------ RECORDS FOR THE EXERCISE ------
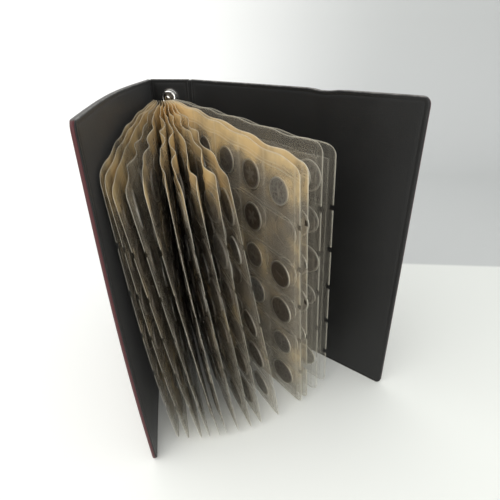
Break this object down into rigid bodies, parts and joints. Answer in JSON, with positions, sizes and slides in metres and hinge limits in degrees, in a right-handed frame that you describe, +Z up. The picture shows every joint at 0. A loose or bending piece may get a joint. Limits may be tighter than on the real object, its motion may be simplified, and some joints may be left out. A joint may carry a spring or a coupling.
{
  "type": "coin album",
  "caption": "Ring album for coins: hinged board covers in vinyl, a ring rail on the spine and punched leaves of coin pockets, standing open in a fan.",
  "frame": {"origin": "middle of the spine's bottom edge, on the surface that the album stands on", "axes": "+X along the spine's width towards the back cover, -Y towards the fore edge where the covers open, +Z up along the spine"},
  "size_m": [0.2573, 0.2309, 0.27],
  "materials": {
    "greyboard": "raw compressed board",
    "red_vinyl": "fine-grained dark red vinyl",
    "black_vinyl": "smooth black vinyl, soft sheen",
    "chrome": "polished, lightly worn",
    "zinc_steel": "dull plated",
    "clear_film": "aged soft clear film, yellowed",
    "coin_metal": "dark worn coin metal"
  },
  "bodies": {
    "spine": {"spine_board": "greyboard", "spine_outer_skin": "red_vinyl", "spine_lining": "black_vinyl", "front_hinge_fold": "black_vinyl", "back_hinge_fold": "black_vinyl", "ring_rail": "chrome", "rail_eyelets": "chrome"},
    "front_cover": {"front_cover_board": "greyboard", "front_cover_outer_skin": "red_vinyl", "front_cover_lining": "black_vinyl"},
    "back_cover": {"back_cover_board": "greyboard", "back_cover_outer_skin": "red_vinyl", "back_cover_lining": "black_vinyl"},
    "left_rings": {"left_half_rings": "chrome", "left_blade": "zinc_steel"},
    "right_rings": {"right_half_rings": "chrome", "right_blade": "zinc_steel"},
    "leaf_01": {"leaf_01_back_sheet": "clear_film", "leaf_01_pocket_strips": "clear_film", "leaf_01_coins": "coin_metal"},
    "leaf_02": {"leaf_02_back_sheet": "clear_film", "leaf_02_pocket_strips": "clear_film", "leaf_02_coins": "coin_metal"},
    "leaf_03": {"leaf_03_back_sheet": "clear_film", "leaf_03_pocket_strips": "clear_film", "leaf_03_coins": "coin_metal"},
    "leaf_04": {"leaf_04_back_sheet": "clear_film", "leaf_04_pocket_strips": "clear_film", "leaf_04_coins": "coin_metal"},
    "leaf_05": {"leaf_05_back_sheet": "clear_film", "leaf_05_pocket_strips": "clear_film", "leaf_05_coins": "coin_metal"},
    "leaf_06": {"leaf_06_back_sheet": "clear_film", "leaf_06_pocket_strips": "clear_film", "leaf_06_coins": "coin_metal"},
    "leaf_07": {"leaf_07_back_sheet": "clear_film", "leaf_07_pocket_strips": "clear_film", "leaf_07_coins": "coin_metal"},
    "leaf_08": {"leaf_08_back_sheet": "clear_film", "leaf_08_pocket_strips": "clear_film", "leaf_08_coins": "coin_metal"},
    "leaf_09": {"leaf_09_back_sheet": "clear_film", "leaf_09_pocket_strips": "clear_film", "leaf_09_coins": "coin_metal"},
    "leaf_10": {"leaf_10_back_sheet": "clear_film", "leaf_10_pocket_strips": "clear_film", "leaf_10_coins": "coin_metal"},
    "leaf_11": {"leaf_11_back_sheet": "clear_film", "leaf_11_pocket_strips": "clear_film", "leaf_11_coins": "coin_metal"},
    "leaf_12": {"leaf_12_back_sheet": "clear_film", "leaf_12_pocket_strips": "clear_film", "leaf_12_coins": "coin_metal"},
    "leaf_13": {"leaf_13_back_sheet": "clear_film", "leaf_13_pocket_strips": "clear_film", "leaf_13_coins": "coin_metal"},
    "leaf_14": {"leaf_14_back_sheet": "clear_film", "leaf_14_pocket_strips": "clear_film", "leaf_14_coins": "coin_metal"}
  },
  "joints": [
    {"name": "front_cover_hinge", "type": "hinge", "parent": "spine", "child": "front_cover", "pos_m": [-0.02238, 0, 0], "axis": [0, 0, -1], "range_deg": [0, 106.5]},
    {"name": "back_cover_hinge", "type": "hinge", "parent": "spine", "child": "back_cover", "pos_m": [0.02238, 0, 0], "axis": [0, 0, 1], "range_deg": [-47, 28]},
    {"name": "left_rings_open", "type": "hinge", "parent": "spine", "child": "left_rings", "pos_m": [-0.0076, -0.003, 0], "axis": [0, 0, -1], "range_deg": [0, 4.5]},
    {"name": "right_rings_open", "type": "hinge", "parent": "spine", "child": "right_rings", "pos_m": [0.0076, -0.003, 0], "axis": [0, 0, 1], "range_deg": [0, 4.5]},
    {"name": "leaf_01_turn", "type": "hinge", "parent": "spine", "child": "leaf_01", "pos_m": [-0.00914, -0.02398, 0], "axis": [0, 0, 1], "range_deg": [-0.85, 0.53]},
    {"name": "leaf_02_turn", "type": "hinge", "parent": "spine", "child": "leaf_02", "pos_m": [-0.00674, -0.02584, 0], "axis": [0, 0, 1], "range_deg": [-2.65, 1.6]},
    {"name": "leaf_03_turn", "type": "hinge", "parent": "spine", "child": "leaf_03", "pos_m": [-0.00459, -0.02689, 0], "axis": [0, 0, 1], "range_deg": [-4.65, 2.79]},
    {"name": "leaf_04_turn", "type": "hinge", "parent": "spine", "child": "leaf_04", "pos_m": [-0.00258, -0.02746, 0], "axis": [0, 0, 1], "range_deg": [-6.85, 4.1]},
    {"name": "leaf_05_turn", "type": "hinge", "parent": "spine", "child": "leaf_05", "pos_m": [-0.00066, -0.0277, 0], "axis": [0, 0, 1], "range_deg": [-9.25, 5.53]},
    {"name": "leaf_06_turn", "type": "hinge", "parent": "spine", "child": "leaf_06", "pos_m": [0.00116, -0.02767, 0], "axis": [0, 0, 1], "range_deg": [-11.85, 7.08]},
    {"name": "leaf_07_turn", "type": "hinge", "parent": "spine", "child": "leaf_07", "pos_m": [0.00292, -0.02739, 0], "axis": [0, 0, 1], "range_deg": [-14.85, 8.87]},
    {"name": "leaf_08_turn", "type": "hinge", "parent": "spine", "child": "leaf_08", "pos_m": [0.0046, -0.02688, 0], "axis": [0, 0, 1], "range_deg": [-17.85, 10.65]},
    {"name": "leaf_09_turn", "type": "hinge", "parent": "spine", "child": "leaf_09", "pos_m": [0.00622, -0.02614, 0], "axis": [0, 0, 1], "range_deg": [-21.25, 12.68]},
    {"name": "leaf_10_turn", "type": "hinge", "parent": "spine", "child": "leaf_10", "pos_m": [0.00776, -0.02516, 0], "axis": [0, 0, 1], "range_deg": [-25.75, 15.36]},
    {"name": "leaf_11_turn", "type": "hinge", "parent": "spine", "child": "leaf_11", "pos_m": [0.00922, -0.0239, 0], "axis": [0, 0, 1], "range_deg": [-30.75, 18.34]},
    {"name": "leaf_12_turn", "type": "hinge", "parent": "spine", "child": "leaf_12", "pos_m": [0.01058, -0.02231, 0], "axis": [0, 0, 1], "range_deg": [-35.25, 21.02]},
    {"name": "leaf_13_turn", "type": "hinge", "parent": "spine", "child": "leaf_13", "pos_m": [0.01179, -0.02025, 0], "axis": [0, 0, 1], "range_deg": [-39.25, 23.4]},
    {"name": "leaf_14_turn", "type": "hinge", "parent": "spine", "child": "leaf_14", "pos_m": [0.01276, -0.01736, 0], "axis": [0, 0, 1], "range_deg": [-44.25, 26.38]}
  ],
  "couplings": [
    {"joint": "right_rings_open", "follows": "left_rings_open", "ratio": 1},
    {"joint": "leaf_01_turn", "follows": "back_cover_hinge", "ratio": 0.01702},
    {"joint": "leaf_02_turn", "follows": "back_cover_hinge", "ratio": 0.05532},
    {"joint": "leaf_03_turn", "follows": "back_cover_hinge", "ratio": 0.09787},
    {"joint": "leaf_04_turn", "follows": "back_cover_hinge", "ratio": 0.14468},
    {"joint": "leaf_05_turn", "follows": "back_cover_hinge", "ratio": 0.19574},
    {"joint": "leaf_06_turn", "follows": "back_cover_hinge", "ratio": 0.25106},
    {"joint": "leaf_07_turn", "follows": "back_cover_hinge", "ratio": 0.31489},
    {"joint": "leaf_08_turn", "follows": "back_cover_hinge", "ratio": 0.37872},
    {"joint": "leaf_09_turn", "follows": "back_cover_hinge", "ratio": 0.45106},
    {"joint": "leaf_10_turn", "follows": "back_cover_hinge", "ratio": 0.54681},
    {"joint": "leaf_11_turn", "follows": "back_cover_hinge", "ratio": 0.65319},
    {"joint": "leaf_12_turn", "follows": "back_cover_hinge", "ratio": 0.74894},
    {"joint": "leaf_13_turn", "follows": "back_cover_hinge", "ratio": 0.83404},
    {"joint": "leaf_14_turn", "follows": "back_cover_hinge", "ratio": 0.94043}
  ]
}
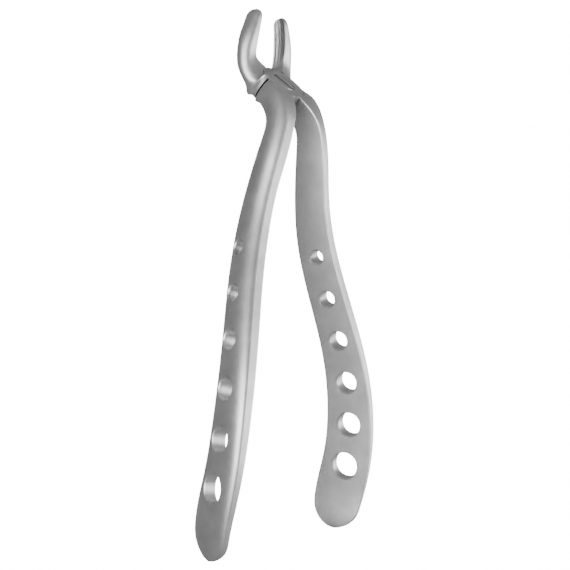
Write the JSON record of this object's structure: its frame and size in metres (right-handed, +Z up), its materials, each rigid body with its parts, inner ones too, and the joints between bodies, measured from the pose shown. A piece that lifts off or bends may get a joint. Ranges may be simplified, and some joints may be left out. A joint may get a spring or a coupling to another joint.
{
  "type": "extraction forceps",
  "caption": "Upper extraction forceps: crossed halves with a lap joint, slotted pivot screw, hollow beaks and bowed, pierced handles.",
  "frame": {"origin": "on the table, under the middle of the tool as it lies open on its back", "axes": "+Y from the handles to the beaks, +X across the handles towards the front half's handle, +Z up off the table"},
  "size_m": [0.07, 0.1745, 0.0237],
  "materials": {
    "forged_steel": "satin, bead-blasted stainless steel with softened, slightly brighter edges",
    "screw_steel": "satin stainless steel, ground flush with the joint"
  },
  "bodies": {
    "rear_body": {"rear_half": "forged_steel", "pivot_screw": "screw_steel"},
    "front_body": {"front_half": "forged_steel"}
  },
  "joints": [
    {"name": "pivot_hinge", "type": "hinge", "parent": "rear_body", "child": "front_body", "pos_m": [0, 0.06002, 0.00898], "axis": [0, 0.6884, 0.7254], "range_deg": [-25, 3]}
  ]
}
------
------ RECORDS FOR THE EXERCISE ------
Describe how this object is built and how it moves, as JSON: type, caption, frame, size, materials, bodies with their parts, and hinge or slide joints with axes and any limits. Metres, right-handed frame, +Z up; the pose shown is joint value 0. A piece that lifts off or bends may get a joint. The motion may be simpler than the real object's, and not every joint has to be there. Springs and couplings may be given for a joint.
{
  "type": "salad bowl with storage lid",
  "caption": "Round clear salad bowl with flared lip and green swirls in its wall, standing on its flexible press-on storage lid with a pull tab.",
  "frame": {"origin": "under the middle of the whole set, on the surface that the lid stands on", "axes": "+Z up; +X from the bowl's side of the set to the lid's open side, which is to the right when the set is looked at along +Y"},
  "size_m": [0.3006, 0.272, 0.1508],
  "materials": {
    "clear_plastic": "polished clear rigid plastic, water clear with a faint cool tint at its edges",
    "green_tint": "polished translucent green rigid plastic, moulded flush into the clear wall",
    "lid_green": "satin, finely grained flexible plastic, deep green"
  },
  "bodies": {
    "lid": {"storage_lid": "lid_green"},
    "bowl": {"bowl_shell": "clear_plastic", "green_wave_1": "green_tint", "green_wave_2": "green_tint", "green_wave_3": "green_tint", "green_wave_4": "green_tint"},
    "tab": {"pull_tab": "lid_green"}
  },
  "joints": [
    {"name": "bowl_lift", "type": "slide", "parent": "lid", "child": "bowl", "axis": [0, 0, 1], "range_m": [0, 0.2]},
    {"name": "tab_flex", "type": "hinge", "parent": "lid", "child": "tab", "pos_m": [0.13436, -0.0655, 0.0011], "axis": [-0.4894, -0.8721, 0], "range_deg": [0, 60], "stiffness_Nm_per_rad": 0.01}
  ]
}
------
------ RECORDS FOR THE EXERCISE ------
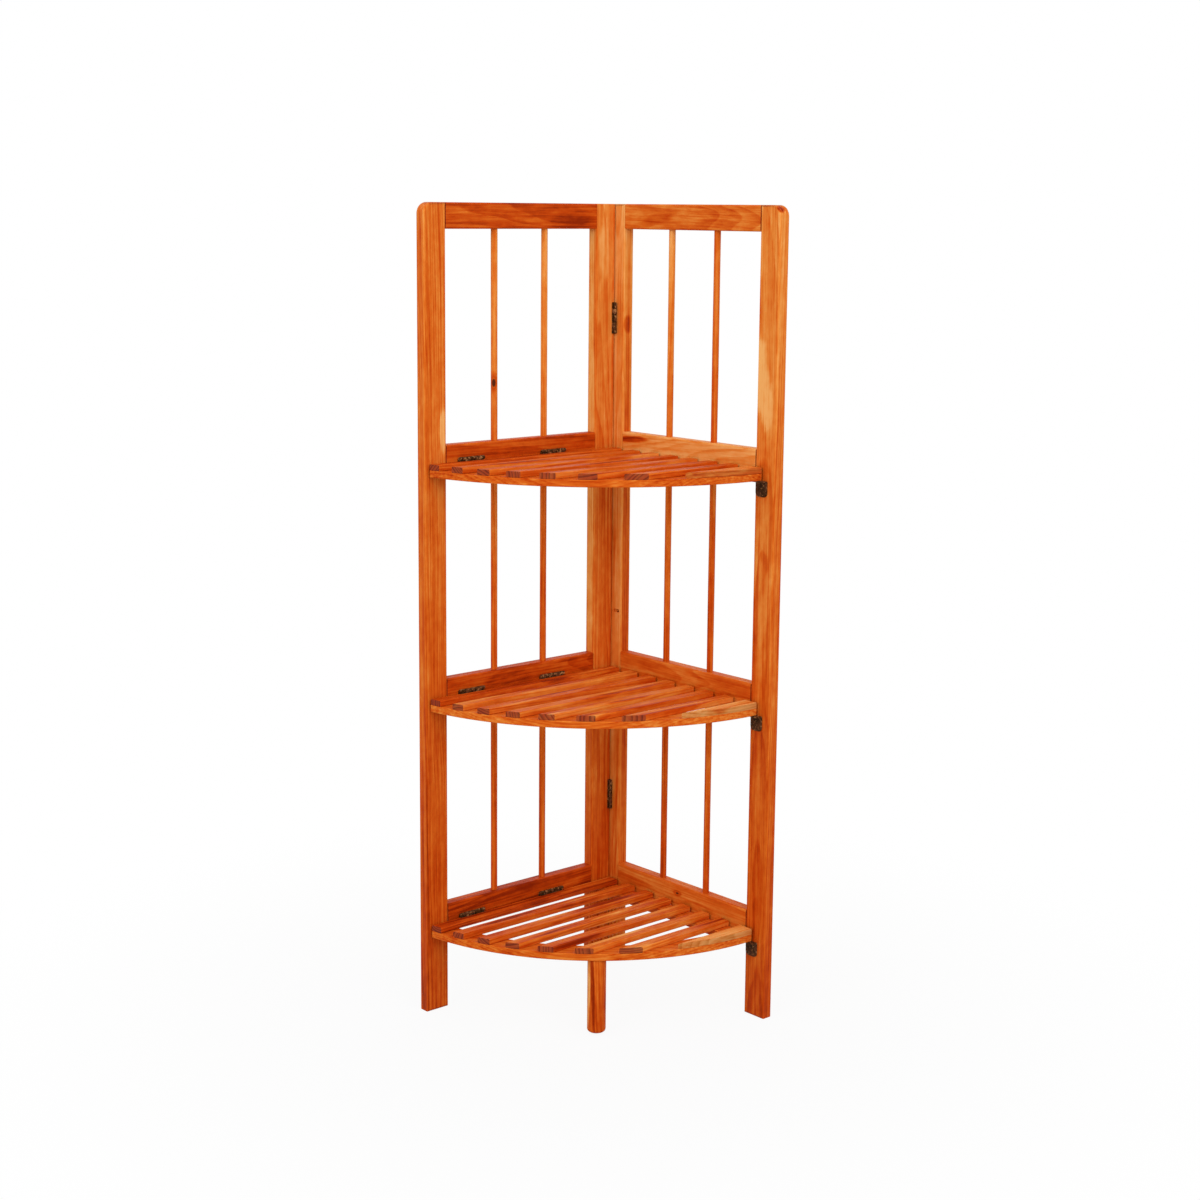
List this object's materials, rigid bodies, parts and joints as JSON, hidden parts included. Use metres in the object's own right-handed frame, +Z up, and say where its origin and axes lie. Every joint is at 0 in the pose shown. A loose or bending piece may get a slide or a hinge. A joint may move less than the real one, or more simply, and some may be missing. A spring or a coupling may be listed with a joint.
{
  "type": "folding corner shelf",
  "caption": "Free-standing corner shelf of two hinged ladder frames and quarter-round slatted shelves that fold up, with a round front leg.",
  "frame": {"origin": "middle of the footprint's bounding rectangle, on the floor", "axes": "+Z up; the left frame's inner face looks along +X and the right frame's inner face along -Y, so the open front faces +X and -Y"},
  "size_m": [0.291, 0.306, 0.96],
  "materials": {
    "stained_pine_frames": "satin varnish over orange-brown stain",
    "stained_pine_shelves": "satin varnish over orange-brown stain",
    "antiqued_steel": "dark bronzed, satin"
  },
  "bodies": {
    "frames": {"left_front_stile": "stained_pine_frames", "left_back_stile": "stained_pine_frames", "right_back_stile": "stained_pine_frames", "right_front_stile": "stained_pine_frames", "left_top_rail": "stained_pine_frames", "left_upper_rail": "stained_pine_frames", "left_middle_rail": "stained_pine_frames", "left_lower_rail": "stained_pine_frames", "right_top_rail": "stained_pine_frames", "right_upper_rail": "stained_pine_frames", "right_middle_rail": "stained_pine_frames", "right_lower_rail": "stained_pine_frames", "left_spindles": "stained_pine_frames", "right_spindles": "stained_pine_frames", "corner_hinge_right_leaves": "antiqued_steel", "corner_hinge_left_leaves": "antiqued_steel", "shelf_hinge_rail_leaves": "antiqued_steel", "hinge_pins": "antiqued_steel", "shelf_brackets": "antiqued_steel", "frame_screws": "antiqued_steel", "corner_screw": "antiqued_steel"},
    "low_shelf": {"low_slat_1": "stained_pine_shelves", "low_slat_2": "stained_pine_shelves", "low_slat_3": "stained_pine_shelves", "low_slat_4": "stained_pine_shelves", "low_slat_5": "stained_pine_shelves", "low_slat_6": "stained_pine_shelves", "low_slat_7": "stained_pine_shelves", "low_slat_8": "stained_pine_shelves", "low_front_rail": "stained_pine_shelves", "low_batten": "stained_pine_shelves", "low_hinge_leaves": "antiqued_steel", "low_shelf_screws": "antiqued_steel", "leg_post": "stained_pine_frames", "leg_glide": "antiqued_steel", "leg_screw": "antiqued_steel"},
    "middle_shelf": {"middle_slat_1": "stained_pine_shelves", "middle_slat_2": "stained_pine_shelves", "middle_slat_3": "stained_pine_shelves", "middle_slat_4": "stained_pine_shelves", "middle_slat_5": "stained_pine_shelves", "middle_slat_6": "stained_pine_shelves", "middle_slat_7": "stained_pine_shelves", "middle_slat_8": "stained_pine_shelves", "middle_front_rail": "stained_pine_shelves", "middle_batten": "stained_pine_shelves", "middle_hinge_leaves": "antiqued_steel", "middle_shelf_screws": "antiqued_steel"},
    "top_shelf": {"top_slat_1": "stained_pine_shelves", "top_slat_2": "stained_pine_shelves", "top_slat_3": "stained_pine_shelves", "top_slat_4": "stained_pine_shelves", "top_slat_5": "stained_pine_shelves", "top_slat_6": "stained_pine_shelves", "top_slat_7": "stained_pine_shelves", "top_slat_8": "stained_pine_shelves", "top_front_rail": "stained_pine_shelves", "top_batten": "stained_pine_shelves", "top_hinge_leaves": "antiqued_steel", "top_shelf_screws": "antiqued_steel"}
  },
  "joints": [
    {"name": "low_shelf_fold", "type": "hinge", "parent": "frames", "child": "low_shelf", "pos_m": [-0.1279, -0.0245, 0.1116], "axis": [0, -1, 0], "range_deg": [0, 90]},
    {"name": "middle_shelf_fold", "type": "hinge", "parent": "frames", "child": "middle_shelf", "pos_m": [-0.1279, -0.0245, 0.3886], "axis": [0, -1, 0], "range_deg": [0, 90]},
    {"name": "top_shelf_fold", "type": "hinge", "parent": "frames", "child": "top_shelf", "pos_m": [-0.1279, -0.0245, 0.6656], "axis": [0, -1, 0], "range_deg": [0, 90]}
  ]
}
------
• TASK INSTRUCTIONS:
Copy every line of the listing that includes the string "pose".

• OUTPUT:
Write the JSON record of this object's structure: its frame and size in metres (right-handed, +Z up), its materials, each rigid body with its parts, inner ones too, and the joints between bodies, measured from the pose shown. A piece that lifts off or bends may get a joint. Ranges may be simplified, and some joints may be left out. A joint may get a spring or a coupling to another joint.
Describe how this object is built and how it moves, as JSON: type, caption, frame, size, materials, bodies with their parts, and hinge or slide joints with axes and any limits. Metres, right-handed frame, +Z up; the pose shown is joint value 0. A piece that lifts off or bends may get a joint. The motion may be simpler than the real object's, and not every joint has to be there. Springs and couplings may be given for a joint.
List this object's materials, rigid bodies, parts and joints as JSON, hidden parts included. Use metres in the object's own right-handed frame, +Z up, and say where its origin and axes lie. Every joint is at 0 in the pose shown. A loose or bending piece may get a slide or a hinge. A joint may move less than the real one, or more simply, and some may be missing. A spring or a coupling may be listed with a joint.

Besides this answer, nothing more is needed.